Aside from rust protection, with rack warmers, the material that your towel warmer is built from might impact its heating performance.
Rack warmers are usually made of steel, a material that heats up pretty slowly but retains heat for a good amount of time. Another popular material for rack towel warmers is aluminum. In contrast with steel, aluminum heats up quickly but doesn’t retain heat as well.
If you will be using your towel warmer for a long time – to dry towels or clothes, for example – then steel may be the better material. You may run a steel warmer for a little bit and then turn it off – the retained heat will then keep going for some time.
But if you will mostly be using your towel warmer for a short time, then aluminum might work better.
By the way, aluminum also doesn’t rust, so it might again be a good option for bathroom use. Steel can also be rust-resistant, but only if covered with a rust-resistant coating.
How many towels are you planning to warm/dry in your towel warmer?
If the answer is “many”, then look for a larger towel warmer. Otherwise, for just one towel, any towel warmer on the market should suffice.
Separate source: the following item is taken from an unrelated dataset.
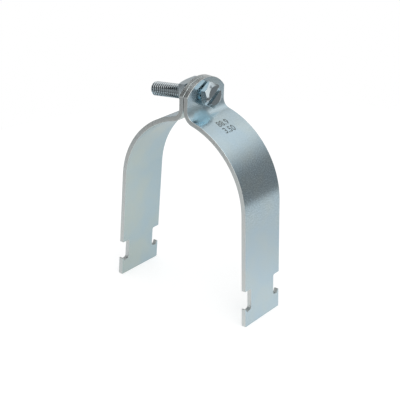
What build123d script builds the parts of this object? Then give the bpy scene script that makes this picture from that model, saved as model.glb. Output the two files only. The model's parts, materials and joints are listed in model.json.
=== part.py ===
from build123d import *
import math
import os

# Strut clamp for 3 inch pipe, in millimetres: two hooked steel straps, a slotted hex screw and a
# square nut. The legs stand apart along X, the pipe lies along Y, and Z runs up from the leg ends.
# The origin is on the floor, midway between the legs. No pipe is in, so the ears lie shut.

# The pipe and the slotted channel that the clamp is made for
pipe_radius = 44.45
channel_slot_width = 22.2
channel_lip_depth = 8.9

# The strip that both straps are bent from
strip_width = 31.75
strip_thickness = 2.66
strip_edge_break = 0.3

# The bends of a strap
seat_ease = 1.35           # the free seat's radius over the pipe's
draw_room = 5.1            # how far each seat's centre lies past the middle while the ears are shut
leg_splay = 3.25           # degrees that a free leg leans out
bend_radius = 5.2          # hollow side of the bend under the ear
ear_gap = 0.22             # between the two shut ears

# The ear
ear_shoulder_rise = 2.1    # from the hole's centre up to the ear's side corners
ear_tip_rise = 9.9         # from the hole's centre up to the top of its arched edge
ear_corner_radius = 0.8
nut_rest_depth = 2.05      # how far a level nut's lower flat dips into the bend, which stops it turning

# The hooked end of a leg
neck_clearance = 1.2       # the neck in the channel's slot, in all
hook_floor_height = 8.9    # from the leg's end up to the groove that takes a channel lip
groove_rise = 0.8          # the groove's floor climbs by this towards the neck
barb_height = 1.9          # the barb stands this much above the groove
barb_width = 0.9
barb_slope = 0.8           # how far the barb's inner flank leans in
face_clearance = 3.95      # the notch's top edge above the channel's face
notch_corner_radius = 1.0
end_corner_radius = 0.9

# The screw, 5/16-18 by 1 1/2 inch
screw_diameter = 7.94
screw_length = 38.1
screw_point = 0.9
head_across_flats = 12.7
head_height = 4.4
head_face_radius = 5.1     # the flat disc inside the crown's chamfer
head_chamfer_drop = 1.4    # how far the chamfer falls at the hexagon's corners
driver_slot_width = 2.1
driver_slot_depth = 2.2
driver_slot_turn = 31.0    # degrees up from level

# The square nut
nut_across_flats = 14.29
nut_thickness = 5.56
nut_face_radius = 6.9
nut_chamfer_drop = 1.2
nut_countersink = 0.5
nut_turn = 5.0             # degrees that the loose nut has turned, until a corner rides on the bend

# Fits
hole_clearance = 0.91      # the ear's hole over the screw's diameter
rim_gap = 0.06             # between the hanging screw and the rims that it leans on
thread_gap = 0.05          # between the screw and the nut's bore, on the radius
nut_gap = 0.1              # between the nut's corner and the bend that it leans on
head_gap = 0.7             # between the loose screw's head and the right ear, where they are nearest

# Cutting sketches reach this far past the metal
cut_margin = 2.0

# Strap: where its seat, bend, ear and leg lie
half_width = strip_width / 2
seat_radius = pipe_radius + seat_ease
seat_height = hook_floor_height + channel_lip_depth + pipe_radius
ear_face = ear_gap / 2 + strip_thickness
bend_reach = seat_radius + strip_thickness + bend_radius
bend_run = draw_room + ear_face + bend_radius
bend_rise = math.sqrt(bend_reach**2 - bend_run**2)
bend_angle = math.degrees(math.atan2(bend_rise, bend_run))
bend_height = seat_height + bend_rise
hole_height = bend_height + nut_across_flats / 2 - nut_rest_depth
blank_top = hole_height + ear_tip_rise + cut_margin

# The splayed leg stands on its broken inner edge, so the edge's sharp corner would dip below the floor
splay = math.radians(leg_splay)
corner_dip = strip_edge_break * math.sin(splay)
leg_length = (seat_height + corner_dip + seat_radius * math.sin(splay)) / math.cos(splay)
foot_x = seat_radius * math.cos(splay) + leg_length * math.sin(splay) - draw_room
ear_plane = Plane(origin=(0, 0, hole_height), x_dir=(0, 1, 0), z_dir=(1, 0, 0))
leg_plane = Plane(
    origin=(foot_x, 0, -corner_dip), x_dir=(0, 1, 0), z_dir=(math.cos(splay), 0, math.sin(splay))
)

# Screw: it hangs in the two ears' holes, thread end down, until it leans on a rim at each side
hole_radius = (screw_diameter + hole_clearance) / 2
grip = 2 * ear_face
droop = math.acos((screw_diameter + 2 * rim_gap) / math.hypot(2 * hole_radius, grip)) \
    - math.atan2(grip, 2 * hole_radius)
axis_plane = Plane(origin=(0, 0, hole_height), x_dir=(0, 1, 0), z_dir=(math.cos(droop), 0, math.sin(droop)))

# Head: the top corner of its underside comes nearest to the right ear
head_corner_radius = head_across_flats / math.sqrt(3)
head_seat = (ear_face + head_gap + head_corner_radius * math.sin(droop)) / math.cos(droop)

# Nut: the lowest corner of its inner face leans on the hollow of the left strap's bend, seen from the
# bend's centre along and across the screw
nut_half = nut_across_flats / 2
nut_drop = nut_half * (math.cos(math.radians(nut_turn)) + math.sin(math.radians(nut_turn)))
corner_x = nut_drop * math.sin(droop) + ear_face + bend_radius
corner_z = hole_height - nut_drop * math.cos(droop) - bend_height
corner_along = corner_x * math.cos(droop) + corner_z * math.sin(droop)
corner_across = corner_x * math.sin(droop) - corner_z * math.cos(droop)
nut_seat = corner_along - math.sqrt((bend_radius - nut_gap)**2 - corner_across**2)


def draw_strap_face(depth):
    """Draw a strap's side line from ear to leg end, depth millimetres out from its inner face."""
    ear_x = ear_gap / 2 + depth
    ear = Line((ear_x, blank_top), (ear_x, bend_height))
    bend = JernArc(ear @ 1, ear % 1, ear_face + bend_radius - ear_x, bend_angle)
    seat = JernArc(bend @ 1, bend % 1, seat_radius + depth, leg_splay - bend_angle)
    leg = PolarLine(seat @ 1, leg_length, direction=seat % 1)
    return ear @ 0, leg @ 1


def draw_crown(corner_radius, face_radius, drop, height):
    """Draw half the outline that a hexagon or a square is turned down to: a disc face with a chamfer."""
    reach = corner_radius + cut_margin
    slope = drop / (corner_radius - face_radius)
    Polyline(
        (0, 0), (reach, 0), (reach, height - slope * (reach - face_radius)),
        (face_radius, height), (0, height), close=True,
    )


with BuildPart() as right_strap:
    # The bent strip, seen along the pipe
    with BuildSketch(Plane.XZ):
        with BuildLine():
            inner_top, inner_end = draw_strap_face(0)
            outer_top, outer_end = draw_strap_face(strip_thickness)
            Line(inner_top, outer_top)
            Line(inner_end, outer_end)
        make_face()
    extrude(amount=half_width, both=True)
    # The ear's arched top and its hole
    with BuildSketch(ear_plane):
        with BuildLine():
            crown = ThreePointArc(
                (-half_width, ear_shoulder_rise), (0, ear_tip_rise), (half_width, ear_shoulder_rise)
            )
            Polyline(
                crown @ 1,
                (half_width + cut_margin, ear_shoulder_rise),
                (half_width + cut_margin, ear_tip_rise + 2 * cut_margin),
                (-half_width - cut_margin, ear_tip_rise + 2 * cut_margin),
                (-half_width - cut_margin, ear_shoulder_rise),
                crown @ 0,
            )
        make_face()
        Circle(hole_radius)
    extrude(amount=ear_face + cut_margin, mode=Mode.SUBTRACT)
    # The rounded corners of the ear and of the leg's end
    through_leg = Axis(leg_plane.origin, leg_plane.z_dir)
    fillet(right_strap.edges().filter_by(Axis.X).group_by(Axis.Z)[-1], ear_corner_radius)
    fillet(right_strap.edges().filter_by(through_leg).group_by(Axis.Z)[0], end_corner_radius)
    # The broken edges: they follow the strip's sides and run on round the ear's top and the leg's end
    side_edges = right_strap.faces().filter_by(Axis.Y).edges()
    corner_edges = right_strap.edges().filter_by(Axis.X) + right_strap.edges().filter_by(through_leg)
    chamfer(side_edges - corner_edges, strip_edge_break)
    # The notches that leave a neck and an upturned barb at each edge of the leg
    neck_half = (channel_slot_width - neck_clearance) / 2
    barb_top = hook_floor_height + barb_height
    notch_top = hook_floor_height + channel_lip_depth + face_clearance
    with BuildSketch(leg_plane):
        with BuildLine():
            Polyline(
                (neck_half, hook_floor_height + groove_rise),
                (half_width - barb_width - barb_slope, hook_floor_height),
                (half_width - barb_width, barb_top),
                (half_width + cut_margin, barb_top),
                (half_width + cut_margin, notch_top),
                (neck_half, notch_top),
                close=True,
            )
        notch = make_face()
        fillet(notch.vertices().group_by(Axis.X)[0], notch_corner_radius)
        mirror(about=Plane.YZ)
    extrude(amount=strip_thickness + cut_margin, both=True, mode=Mode.SUBTRACT)
right_strap.part.label = "right_strap"

with BuildPart() as left_strap:
    mirror(right_strap.part, about=Plane.YZ)
left_strap.part.label = "left_strap"

with BuildPart() as clamp_screw:
    head_plane = axis_plane.offset(head_seat)
    head_axis = Axis(head_plane.origin, head_plane.z_dir)
    # The hexagon, turned down to a chamfered crown
    with BuildSketch(head_plane):
        RegularPolygon(head_across_flats / 2, side_count=6, major_radius=False, rotation=30)
    extrude(amount=head_height)
    with BuildSketch(Plane(head_plane.origin, x_dir=head_plane.x_dir, z_dir=-head_plane.y_dir)):
        with BuildLine():
            draw_crown(head_corner_radius, head_face_radius, head_chamfer_drop, head_height)
        make_face()
    revolve(axis=head_axis, mode=Mode.INTERSECT)
    # The driver slot
    with BuildSketch(head_plane.offset(head_height)):
        Rectangle(3 * head_corner_radius, driver_slot_width, rotation=driver_slot_turn)
    extrude(amount=-driver_slot_depth, mode=Mode.SUBTRACT)
    # The shank, plain at the thread's outer diameter
    with BuildSketch(head_plane):
        Circle(screw_diameter / 2)
    extrude(amount=-screw_length)
    chamfer(clamp_screw.edges().sort_by(Axis.X)[0], screw_point)
clamp_screw.part.label = "clamp_screw"

with BuildPart() as square_nut:
    nut_plane = axis_plane.offset(-nut_seat)
    with BuildSketch(nut_plane):
        Rectangle(nut_across_flats, nut_across_flats, rotation=nut_turn)
    extrude(amount=-nut_thickness)
    with BuildSketch(Plane(nut_plane.origin, x_dir=nut_plane.x_dir, z_dir=nut_plane.y_dir)):
        with BuildLine():
            draw_crown(nut_half * math.sqrt(2), nut_face_radius, nut_chamfer_drop, nut_thickness)
        make_face()
    revolve(axis=Axis(nut_plane.origin, nut_plane.z_dir), mode=Mode.INTERSECT)
    with BuildSketch(nut_plane):
        Circle(screw_diameter / 2 + thread_gap)
    extrude(amount=-nut_thickness, mode=Mode.SUBTRACT)
    chamfer(square_nut.edges().filter_by(GeomType.CIRCLE).group_by(SortBy.RADIUS)[0], nut_countersink)
square_nut.part.label = "square_nut"

os.makedirs("parts", exist_ok=True)
export_step(right_strap.part, "parts/right_strap.step")
export_step(left_strap.part, "parts/left_strap.step")
export_step(clamp_screw.part, "parts/clamp_screw.step")
export_step(square_nut.part, "parts/square_nut.step")
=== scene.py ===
"""A strut clamp in bright zinc plate: two bent strip straps, a slotted hex screw and a square nut."""

import json
import logging
import math
from collections import defaultdict
from collections.abc import Iterable, Sequence
from dataclasses import dataclass, field
from enum import Enum

import bmesh
import bpy
from mathutils import Matrix, Vector


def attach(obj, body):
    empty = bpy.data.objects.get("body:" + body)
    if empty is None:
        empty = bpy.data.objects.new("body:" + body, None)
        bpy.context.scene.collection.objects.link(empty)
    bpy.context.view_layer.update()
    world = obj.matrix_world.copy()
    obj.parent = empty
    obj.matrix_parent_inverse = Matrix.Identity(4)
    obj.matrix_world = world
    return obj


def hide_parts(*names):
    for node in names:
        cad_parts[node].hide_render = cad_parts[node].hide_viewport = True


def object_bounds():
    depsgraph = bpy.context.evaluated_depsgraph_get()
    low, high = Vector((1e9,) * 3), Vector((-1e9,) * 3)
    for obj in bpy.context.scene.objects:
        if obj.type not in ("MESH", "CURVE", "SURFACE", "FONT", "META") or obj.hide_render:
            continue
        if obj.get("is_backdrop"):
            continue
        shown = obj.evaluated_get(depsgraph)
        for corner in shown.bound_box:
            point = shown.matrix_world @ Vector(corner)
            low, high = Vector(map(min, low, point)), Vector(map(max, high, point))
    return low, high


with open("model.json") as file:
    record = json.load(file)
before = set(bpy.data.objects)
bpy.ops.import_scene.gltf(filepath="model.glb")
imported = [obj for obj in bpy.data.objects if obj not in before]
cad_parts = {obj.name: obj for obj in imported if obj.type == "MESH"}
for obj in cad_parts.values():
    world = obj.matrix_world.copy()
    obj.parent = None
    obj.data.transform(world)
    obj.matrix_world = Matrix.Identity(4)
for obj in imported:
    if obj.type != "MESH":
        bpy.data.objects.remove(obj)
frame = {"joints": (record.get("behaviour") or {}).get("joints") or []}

Colour = tuple[float, float, float]
Point = tuple[float, float, float]
Pair = tuple[float, float]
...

Aside from the size, pay attention to how big the heating surface is in the desired towel warmer. This especially applies to rack towel warmers – if your rack warmer has a higher number of crossbars, it will probably heat up your towels more quickly and more uniformly.
If you want to take more control into your hands, then look for a towel warmer with an integrated timer. Depending on how functional the towel warmer is, this handy feature will allow you to stop the heating at an optimal temperature or to turn on the warmer automatically at set times of day.
And that’s it for our towel warmer buyer’s guide!
Hopefully, you are able to find that best towel warmer for your needs. We think that our 5 picks are a good place to start, but feel free to look for something else if none of the showcased towel warmers seem right for you.
Remember – you need to understand what you have, and you need you to understand what your requirements are. If you know what you want, then you shouldn’t have any trouble with finding the right towel warmer.